WHAT TO PRODUCE: Nothing outside the stretch should be returned: give exactly the lines from the line containing "Recreate this object" through the line containing "HOLLOW = False", including both.

MATERIAL:
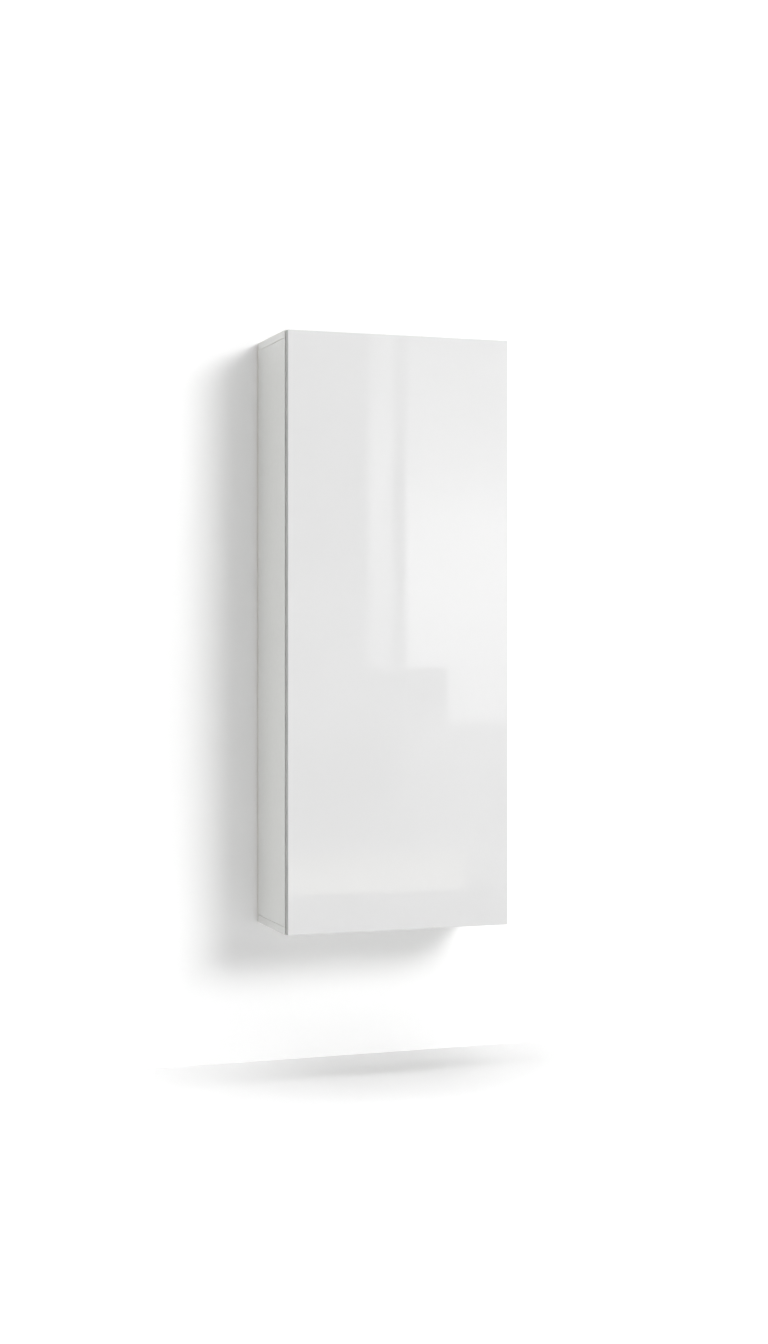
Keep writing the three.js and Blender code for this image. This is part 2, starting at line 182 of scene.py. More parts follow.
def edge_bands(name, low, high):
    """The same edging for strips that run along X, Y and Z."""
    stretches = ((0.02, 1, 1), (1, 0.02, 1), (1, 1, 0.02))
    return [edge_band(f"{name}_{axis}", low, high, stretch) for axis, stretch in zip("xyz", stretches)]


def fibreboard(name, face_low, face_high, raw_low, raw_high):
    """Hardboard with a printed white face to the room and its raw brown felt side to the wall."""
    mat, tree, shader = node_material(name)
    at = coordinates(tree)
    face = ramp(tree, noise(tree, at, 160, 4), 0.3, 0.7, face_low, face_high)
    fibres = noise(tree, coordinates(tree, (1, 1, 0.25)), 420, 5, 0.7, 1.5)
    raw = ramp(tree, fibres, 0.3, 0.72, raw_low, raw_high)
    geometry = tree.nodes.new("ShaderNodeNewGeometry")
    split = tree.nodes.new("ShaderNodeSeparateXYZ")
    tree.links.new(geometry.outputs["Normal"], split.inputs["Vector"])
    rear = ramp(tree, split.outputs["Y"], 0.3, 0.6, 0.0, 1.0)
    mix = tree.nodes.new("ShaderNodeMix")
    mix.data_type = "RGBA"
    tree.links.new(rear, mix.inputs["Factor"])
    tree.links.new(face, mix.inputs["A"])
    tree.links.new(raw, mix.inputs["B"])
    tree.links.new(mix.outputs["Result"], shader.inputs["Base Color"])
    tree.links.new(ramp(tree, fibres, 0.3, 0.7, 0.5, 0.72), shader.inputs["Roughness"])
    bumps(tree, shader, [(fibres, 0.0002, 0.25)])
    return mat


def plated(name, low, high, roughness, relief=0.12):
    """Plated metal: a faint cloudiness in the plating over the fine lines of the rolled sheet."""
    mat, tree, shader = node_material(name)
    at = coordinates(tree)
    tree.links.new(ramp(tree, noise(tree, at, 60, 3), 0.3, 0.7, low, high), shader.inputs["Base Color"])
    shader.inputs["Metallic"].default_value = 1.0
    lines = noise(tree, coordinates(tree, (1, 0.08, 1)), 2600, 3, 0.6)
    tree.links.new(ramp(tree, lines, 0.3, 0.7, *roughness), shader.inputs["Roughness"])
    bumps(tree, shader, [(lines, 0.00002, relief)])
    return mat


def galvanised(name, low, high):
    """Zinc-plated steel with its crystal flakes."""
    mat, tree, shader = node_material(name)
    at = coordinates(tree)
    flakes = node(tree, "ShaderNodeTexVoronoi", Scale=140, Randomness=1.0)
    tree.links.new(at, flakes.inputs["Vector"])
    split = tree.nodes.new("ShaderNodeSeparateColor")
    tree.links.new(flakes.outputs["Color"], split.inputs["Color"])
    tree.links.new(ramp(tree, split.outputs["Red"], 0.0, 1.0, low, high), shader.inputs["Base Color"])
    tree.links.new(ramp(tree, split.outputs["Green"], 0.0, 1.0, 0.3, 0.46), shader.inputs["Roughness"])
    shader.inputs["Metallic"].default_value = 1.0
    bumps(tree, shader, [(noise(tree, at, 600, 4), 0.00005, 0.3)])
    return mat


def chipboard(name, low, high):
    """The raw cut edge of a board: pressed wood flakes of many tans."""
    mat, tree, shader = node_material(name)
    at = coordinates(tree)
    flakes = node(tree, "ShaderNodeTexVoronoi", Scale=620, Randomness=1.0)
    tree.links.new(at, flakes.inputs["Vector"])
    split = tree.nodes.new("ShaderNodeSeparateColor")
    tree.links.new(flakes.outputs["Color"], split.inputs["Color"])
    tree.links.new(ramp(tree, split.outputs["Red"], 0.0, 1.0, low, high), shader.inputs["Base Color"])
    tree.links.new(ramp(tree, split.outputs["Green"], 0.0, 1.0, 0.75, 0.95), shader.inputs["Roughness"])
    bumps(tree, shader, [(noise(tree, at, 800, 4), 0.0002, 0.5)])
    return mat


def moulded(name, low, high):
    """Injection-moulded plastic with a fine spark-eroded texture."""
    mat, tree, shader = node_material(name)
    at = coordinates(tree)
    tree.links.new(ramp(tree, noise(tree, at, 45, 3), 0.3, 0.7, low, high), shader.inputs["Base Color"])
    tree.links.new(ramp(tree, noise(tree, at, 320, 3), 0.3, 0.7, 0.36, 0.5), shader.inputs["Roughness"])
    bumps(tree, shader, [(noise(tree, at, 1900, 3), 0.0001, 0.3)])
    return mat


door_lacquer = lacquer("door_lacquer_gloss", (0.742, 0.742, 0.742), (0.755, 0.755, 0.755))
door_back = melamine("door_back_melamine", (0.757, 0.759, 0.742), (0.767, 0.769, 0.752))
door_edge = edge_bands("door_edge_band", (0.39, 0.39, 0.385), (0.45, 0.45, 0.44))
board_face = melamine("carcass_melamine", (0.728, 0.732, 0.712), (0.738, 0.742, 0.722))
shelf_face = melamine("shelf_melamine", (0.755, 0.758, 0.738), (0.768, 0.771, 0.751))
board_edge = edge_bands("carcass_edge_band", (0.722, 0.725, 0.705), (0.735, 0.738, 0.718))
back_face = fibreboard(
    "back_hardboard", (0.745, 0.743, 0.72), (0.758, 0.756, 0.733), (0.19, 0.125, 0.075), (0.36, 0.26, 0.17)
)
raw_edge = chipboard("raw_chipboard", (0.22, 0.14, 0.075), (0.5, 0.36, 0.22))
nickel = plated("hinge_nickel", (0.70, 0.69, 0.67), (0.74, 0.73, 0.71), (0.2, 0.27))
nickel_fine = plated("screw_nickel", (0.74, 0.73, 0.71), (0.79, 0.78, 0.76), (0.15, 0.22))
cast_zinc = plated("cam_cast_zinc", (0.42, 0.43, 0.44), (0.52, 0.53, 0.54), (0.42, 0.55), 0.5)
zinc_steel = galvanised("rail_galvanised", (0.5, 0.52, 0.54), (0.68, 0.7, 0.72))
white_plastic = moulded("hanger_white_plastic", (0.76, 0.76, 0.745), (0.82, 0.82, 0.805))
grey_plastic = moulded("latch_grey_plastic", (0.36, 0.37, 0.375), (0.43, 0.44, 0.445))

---

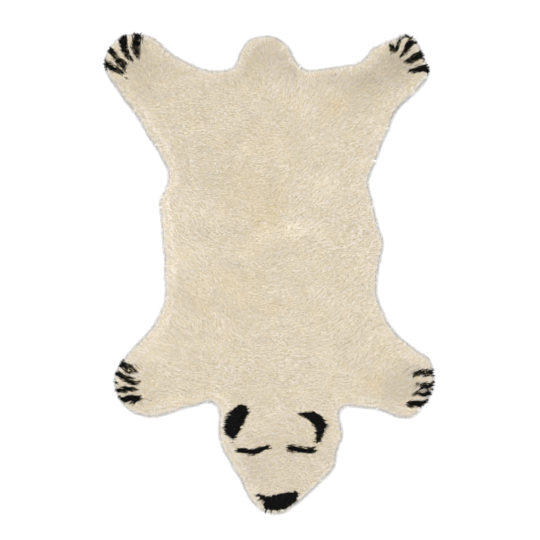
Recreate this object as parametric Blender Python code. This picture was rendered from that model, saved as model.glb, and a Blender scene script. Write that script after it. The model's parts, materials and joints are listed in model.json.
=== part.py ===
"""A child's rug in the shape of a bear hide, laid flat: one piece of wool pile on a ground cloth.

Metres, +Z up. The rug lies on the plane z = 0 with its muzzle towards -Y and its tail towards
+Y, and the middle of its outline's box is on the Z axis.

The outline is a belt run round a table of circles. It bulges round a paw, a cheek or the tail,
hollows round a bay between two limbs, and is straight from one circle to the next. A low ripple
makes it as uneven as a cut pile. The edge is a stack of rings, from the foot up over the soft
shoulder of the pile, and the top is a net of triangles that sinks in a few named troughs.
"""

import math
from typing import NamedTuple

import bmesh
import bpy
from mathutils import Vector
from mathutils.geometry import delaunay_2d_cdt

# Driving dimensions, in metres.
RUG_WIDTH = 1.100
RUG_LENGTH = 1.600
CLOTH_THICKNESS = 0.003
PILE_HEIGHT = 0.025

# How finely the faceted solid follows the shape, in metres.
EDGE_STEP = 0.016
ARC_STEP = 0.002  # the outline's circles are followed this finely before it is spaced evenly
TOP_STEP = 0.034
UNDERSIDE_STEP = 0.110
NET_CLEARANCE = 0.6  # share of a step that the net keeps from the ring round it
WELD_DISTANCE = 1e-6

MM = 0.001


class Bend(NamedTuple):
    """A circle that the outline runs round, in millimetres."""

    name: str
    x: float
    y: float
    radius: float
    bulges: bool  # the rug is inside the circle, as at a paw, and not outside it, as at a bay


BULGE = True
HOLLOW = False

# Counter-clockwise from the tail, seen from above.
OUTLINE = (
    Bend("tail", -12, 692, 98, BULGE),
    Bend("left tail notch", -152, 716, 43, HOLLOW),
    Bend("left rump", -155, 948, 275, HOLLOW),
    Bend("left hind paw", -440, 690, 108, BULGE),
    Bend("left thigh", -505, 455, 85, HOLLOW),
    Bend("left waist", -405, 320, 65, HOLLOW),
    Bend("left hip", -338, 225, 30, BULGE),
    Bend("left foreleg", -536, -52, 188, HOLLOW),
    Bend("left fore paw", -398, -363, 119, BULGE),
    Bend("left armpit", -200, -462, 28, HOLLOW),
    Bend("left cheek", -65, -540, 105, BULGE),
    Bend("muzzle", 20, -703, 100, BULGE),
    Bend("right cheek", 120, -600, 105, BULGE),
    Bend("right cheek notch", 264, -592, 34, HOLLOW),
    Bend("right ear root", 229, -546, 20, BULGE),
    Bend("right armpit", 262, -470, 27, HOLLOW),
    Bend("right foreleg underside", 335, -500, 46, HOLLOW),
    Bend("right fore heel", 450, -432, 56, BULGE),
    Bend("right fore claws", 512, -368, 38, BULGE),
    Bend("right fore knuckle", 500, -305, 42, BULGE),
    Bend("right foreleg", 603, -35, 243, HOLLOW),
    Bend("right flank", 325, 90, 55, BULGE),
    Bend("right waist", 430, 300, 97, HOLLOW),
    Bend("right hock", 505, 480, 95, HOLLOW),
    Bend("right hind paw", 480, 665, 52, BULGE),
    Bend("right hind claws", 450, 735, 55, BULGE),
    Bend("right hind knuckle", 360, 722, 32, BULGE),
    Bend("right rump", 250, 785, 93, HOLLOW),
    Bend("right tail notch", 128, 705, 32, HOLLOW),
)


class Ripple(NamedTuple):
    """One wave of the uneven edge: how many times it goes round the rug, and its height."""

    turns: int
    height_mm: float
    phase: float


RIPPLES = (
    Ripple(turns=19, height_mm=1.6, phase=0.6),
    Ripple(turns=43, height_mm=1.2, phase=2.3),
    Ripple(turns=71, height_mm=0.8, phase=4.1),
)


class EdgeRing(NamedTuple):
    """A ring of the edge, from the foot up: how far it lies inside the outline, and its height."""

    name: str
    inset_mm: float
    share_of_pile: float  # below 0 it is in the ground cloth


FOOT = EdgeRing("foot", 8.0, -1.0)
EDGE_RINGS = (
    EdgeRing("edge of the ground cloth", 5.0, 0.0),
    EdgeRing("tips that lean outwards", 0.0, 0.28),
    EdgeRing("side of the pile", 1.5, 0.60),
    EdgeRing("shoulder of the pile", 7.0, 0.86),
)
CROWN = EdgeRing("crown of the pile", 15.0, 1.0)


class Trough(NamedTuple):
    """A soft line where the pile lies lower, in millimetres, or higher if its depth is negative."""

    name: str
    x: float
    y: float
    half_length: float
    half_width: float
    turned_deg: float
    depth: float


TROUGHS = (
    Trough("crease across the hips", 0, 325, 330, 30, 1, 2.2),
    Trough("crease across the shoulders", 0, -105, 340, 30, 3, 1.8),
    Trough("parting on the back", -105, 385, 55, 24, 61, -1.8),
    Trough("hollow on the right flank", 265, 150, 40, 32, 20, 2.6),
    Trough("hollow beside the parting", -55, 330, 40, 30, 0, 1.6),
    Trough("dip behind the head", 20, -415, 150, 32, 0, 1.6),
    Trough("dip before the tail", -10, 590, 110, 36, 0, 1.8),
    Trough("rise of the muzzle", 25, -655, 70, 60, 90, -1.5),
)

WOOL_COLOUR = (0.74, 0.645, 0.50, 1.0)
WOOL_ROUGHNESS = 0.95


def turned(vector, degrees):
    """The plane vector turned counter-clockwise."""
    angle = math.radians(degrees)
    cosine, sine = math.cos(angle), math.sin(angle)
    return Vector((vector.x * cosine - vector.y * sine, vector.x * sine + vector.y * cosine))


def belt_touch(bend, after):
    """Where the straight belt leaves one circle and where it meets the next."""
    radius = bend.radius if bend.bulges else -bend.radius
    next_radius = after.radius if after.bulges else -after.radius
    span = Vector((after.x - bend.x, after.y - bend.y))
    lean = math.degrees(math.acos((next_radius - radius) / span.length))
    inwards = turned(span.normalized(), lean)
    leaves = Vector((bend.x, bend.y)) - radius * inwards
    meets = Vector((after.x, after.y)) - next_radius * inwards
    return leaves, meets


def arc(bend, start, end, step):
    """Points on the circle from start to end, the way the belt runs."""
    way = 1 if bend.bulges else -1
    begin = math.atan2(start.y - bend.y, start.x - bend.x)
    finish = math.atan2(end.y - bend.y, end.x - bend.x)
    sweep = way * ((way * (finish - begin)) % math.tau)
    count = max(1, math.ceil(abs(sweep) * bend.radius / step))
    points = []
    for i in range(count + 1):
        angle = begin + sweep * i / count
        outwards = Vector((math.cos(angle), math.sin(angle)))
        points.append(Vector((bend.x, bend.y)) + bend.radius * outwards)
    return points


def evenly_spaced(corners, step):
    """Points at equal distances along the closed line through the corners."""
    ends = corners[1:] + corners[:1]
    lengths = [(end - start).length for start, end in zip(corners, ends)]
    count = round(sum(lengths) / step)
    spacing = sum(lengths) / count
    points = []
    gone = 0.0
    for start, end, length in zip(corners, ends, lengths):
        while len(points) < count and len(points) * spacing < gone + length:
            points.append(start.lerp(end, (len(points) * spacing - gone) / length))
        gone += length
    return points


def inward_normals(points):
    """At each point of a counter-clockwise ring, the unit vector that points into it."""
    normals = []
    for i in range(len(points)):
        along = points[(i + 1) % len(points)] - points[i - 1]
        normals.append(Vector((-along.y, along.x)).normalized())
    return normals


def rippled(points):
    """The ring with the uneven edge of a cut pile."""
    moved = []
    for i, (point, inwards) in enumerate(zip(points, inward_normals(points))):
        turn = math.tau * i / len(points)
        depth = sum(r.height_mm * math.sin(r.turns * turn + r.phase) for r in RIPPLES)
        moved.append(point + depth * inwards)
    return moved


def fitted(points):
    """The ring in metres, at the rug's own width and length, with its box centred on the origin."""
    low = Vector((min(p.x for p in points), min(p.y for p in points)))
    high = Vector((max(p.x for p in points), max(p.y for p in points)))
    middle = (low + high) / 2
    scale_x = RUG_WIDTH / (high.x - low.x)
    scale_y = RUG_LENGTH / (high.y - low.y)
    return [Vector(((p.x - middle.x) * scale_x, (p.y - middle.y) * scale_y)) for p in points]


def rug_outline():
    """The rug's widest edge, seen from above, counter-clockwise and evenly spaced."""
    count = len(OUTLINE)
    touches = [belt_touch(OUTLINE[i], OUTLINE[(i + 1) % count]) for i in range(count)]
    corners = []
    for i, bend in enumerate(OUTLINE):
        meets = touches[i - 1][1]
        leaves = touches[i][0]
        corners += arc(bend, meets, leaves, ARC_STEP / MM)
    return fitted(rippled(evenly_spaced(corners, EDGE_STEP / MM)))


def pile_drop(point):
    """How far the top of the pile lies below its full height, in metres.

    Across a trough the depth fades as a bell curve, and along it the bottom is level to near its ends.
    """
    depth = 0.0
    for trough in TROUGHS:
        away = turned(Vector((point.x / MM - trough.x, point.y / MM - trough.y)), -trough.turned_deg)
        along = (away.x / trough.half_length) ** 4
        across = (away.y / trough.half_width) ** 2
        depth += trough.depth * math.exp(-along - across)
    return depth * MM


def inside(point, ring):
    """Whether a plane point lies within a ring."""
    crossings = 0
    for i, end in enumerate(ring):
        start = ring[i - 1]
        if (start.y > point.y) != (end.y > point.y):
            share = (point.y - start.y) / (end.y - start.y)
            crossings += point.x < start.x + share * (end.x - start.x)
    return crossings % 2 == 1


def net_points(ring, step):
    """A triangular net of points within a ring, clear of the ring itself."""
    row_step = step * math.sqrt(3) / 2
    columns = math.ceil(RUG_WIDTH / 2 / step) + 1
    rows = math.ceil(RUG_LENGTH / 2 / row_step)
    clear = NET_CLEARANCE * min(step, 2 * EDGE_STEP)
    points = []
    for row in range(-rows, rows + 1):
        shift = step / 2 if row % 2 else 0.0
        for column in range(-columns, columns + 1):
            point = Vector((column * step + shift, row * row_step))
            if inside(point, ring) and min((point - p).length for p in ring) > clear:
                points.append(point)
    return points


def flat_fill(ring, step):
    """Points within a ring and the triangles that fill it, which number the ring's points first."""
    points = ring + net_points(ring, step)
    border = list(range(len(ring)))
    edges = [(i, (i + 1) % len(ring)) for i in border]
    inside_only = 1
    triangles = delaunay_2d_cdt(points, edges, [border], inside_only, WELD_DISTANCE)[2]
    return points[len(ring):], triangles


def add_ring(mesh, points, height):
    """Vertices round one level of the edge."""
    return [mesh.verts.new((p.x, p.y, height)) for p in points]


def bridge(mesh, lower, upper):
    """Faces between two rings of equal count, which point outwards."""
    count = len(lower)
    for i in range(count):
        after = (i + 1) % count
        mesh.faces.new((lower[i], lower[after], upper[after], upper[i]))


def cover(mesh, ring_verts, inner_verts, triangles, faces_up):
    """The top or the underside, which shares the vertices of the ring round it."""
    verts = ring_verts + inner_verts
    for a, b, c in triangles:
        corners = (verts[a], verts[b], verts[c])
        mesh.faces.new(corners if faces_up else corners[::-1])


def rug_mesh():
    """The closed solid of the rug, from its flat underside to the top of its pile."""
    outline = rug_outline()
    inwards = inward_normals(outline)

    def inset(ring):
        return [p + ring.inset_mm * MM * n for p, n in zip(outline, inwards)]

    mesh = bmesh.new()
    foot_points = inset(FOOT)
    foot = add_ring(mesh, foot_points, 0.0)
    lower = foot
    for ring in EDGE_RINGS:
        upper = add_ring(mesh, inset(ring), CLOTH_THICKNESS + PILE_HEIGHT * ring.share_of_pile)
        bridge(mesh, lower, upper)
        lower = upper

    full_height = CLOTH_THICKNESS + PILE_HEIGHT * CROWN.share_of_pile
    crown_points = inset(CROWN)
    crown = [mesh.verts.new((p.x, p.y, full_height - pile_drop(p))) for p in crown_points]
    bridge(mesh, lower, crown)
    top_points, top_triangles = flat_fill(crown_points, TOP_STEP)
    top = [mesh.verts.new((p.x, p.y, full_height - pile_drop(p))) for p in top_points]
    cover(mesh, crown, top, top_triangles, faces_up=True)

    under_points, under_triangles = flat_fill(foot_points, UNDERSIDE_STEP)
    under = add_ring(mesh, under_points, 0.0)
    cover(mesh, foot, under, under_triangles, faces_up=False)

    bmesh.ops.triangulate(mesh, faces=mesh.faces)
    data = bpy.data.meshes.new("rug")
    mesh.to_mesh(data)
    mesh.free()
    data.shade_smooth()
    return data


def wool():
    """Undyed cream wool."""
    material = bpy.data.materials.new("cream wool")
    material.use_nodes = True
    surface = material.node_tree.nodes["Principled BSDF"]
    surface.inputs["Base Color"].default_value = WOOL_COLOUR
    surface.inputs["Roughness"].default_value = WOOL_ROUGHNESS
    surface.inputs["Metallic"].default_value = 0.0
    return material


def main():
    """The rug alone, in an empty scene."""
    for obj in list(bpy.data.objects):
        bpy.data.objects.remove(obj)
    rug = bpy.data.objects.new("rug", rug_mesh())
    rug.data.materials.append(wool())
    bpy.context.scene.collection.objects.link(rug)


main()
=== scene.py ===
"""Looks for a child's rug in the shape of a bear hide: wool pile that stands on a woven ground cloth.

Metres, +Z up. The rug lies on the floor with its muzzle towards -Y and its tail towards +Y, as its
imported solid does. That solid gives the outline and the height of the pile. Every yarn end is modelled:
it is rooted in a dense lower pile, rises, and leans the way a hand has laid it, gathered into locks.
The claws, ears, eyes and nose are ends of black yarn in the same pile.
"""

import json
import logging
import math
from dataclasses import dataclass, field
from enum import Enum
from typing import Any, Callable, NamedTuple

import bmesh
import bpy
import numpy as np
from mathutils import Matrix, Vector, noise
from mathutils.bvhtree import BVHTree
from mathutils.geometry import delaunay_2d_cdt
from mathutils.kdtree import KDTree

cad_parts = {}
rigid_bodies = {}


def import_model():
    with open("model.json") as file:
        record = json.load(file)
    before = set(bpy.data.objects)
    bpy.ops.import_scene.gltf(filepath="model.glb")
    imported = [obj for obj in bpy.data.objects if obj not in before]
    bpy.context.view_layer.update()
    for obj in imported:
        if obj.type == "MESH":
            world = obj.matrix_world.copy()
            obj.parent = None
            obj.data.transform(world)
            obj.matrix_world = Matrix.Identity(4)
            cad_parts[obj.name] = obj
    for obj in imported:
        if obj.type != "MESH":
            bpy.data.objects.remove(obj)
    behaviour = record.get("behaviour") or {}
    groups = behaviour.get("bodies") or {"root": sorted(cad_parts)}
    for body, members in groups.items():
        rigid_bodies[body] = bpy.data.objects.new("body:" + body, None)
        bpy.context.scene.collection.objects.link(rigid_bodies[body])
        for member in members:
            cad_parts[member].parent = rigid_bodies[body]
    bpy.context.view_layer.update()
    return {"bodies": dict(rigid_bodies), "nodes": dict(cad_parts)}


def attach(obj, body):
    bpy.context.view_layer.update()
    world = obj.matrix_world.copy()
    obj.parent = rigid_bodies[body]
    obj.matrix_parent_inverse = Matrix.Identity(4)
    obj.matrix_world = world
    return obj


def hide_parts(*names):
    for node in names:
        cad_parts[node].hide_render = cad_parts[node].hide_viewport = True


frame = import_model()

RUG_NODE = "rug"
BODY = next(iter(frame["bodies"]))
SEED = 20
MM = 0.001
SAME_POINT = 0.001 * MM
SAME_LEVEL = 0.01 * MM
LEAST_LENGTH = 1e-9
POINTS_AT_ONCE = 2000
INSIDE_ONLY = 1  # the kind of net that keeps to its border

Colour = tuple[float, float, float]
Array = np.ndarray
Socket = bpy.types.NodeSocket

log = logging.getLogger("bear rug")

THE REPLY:
Recreate this object as parametric Blender Python code. This picture was rendered from that model, saved as model.glb, and a Blender scene script. Write that script after it. The model's parts, materials and joints are listed in model.json.
=== part.py ===
"""A child's rug in the shape of a bear hide, laid flat: one piece of wool pile on a ground cloth.

Metres, +Z up. The rug lies on the plane z = 0 with its muzzle towards -Y and its tail towards
+Y, and the middle of its outline's box is on the Z axis.

The outline is a belt run round a table of circles. It bulges round a paw, a cheek or the tail,
hollows round a bay between two limbs, and is straight from one circle to the next. A low ripple
makes it as uneven as a cut pile. The edge is a stack of rings, from the foot up over the soft
shoulder of the pile, and the top is a net of triangles that sinks in a few named troughs.
"""

import math
from typing import NamedTuple

import bmesh
import bpy
from mathutils import Vector
from mathutils.geometry import delaunay_2d_cdt

# Driving dimensions, in metres.
RUG_WIDTH = 1.100
RUG_LENGTH = 1.600
CLOTH_THICKNESS = 0.003
PILE_HEIGHT = 0.025

# How finely the faceted solid follows the shape, in metres.
EDGE_STEP = 0.016
ARC_STEP = 0.002  # the outline's circles are followed this finely before it is spaced evenly
TOP_STEP = 0.034
UNDERSIDE_STEP = 0.110
NET_CLEARANCE = 0.6  # share of a step that the net keeps from the ring round it
WELD_DISTANCE = 1e-6

MM = 0.001


class Bend(NamedTuple):
    """A circle that the outline runs round, in millimetres."""

    name: str
    x: float
    y: float
    radius: float
    bulges: bool  # the rug is inside the circle, as at a paw, and not outside it, as at a bay


BULGE = True
HOLLOW = False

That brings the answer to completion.